Do you remember a time when you could purchase an all-wheel-drive Toyota Corolla, or a turbocharged Dodge Colt, or a Mazda 626 coupe? If so, you remember the 1980s, a time of experimentation, ambition, and tremendous North American growth for Japanese automakers. Although it seemed the Japanese could sell anything to a market hungry for imports, there were some models that were less successful and which have become obscure, like the Pulsar NX.
The second-generation Nissan Pulsar NX – known as EXA (‘ex-a’) in Australia – vies for the title of ‘Most 1980s Car Ever’, although it faces strong competition from the Subaru XT. That wild Subaru may have had the most extreme wedge styling this side of a Lamborghini Countach but it didn’t come with the Pulsar NX’s most unique feature: an optional fiberglass canopy roof known as the Sportbak that turned the wedgy coupe into a boxy little shooting brake/wagon. This option was discontinued from the US market in 1989, although the Pulsar NX still came with t-tops.
While reading up on this little coupe, I found this Australian commercial. I hadn’t realized Nissan marketing pronounced it ‘ex-a’ (they also pronounced coupe the American way). Why the capitalization of EXA, then? Was it not an acronym? If it was, what did it stand for? In Australia, these were hardly strong sellers and are scarcely seen or mentioned nowadays. Their predecessor, also called EXA here, is more fondly recalled thanks to its optional 103 hp 1.5 turbocharged four and its more conventional styling.

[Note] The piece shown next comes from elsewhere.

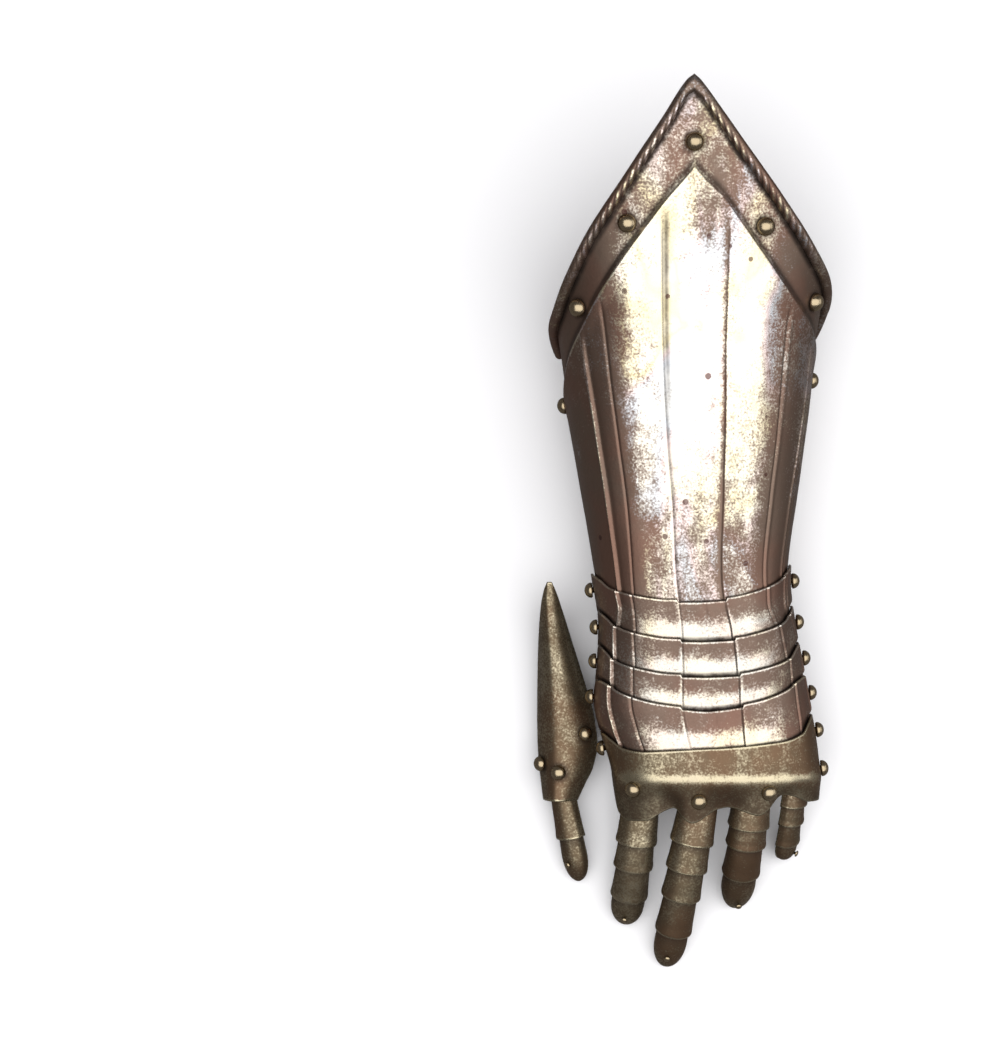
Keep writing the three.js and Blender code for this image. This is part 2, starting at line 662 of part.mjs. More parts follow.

Talk about spoilt for choice: the Pulsar NX was slotted in between the Sentra Sport Coupe and the 200SX/240SX in North America, all available for under $15,000. This abundance of coupes in Nissan dealerships meant the company had to make some changes to stop cannibalization. Although the Pulsar NX had lost its most unique feature, the Sportbak option, Nissan also axed the up-level SE’s 125 hp DOHC 1.8 four in 1990 to give the larger SX some breathing room. That left a humble 1.6 four-cylinder with 69 (later 90) horsepower, the same engine that powered the cheaper Sentra Sport Coupe. The 1.6 Pulsar NX, or EXA, was left looking a lot like Ford’s EXP—more cost, more weight, no more power. At least the Nissan sat four people.
Ultimately, the choice between a Sentra coupe and a Pulsar NX came down to which one you thought looked better and whether you wanted to pay an extra $1k or so for the privilege of having removable roof panels. Neither car was a class-leader but both were sufficiently sporty and handled relatively well. Nissan persisted with this compact coupe overlap into the 1990s by replacing the Pulsar NX with the NX and launching a new generation Sentra coupe. Rinse and repeat.
Photographed in Acacia Ridge, Brisbane, Queensland.